Non essere un professionista di quella musica significa rispettarne il significato più profondo, quello davvero autentico; significa continuare a vivere quella autenticità invece di diventare dei testimoni spaesati e nomadi in alberghi internazionali.

L'eco della della montagna, la voce del del fiume, il risonare attutito del pascolo che stanno difronte alla tenda dove vive Tserendava con la sua gente e i suoi animali ha senso perché è nato e risuona li e non altrove; il vento che suona quei paesaggi risuona col canto armonico nel corpo del cantante e il ritmo dei semplici strumenti a corda ed arco si accorda con quello vitale del galoppo del cavallo, fedele alleato e collaboratore irrinunciabile.

Sabato sera abbiamo visto delle bellissime fotografie sonore di un mondo diverso, lontano (nello spazio e nel tempo), meraviglioso quanto misterioso. Ma erano, per quanto belle, solo delle fotografie: mancava la terza dimensione, quella dei luoghi autentici, nativi.

In questi giorni a Torino in piazza San Carlo sono esposte foto (visive) di genti nomadi; tra queste alcune foto splendide delle distese montagnose della Mongolia; vedendole, ieri, ho sentito risuonare interiormente le voci ed i suoni ascoltati sabato sera.
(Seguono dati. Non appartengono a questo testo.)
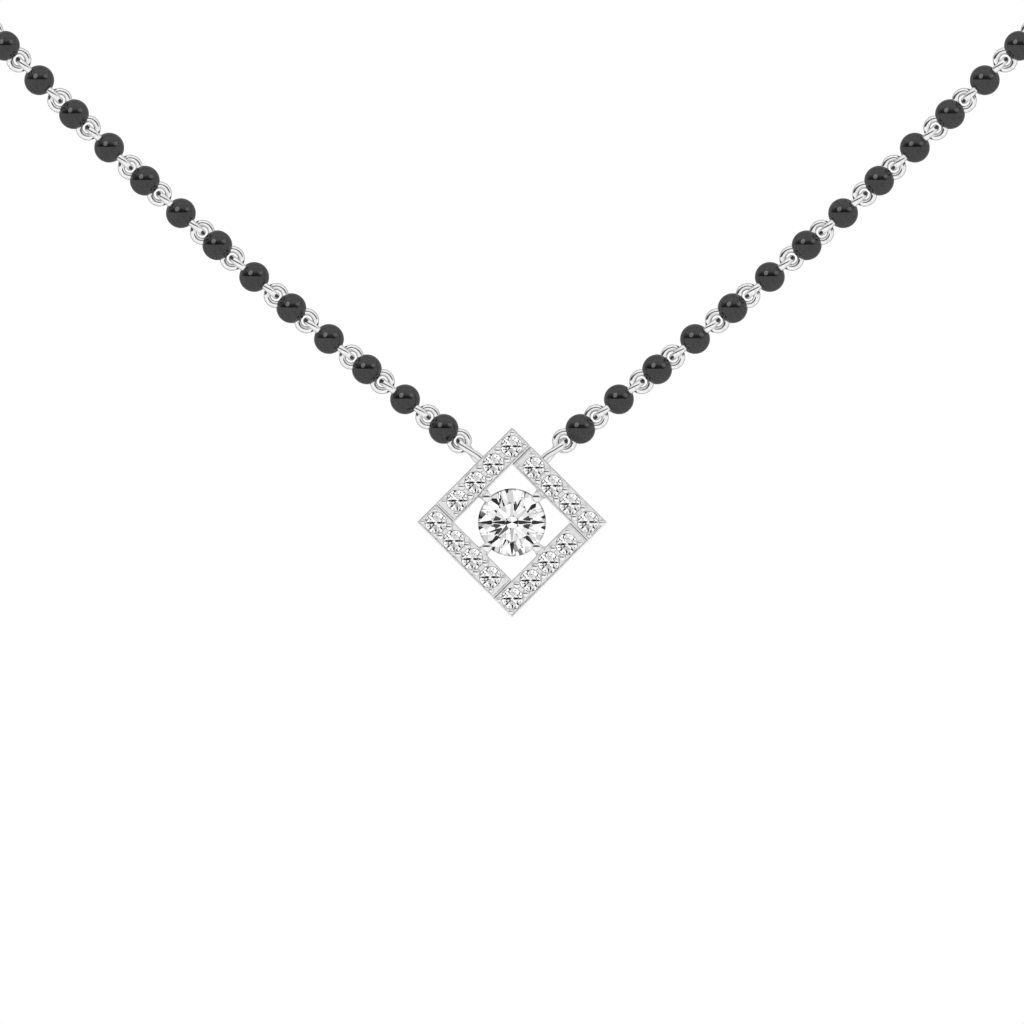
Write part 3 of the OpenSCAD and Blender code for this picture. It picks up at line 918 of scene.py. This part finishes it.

Sono solo fotografie, lo so che il mondo autentico è altrove ed è molto più ricco, però ci aiutano, immaginandola, a conoscere e riconoscere la realtà e, forse, a permetterle di continuare ad esistere.


(*1) La musica è una bella metafora del mondo, basta riflettere sui termini famigliari ai musicisti: accordare, armonia, sincronismo, ritmo.
Se si applicassero con lo stesso rigore le regole della musica alla gestione del mondo molti problemi si risolverebbero in una accordo risonante e luminoso.
Un'orchestra che conclude una Sinfonia con una cadenza
perfetta su una triade di tonica altro non è che la realizzazione dell'utopia And the world will live as one.

Se solo i potenti (coloro che possono) capissero davvero qualcosa di musica …..... invece.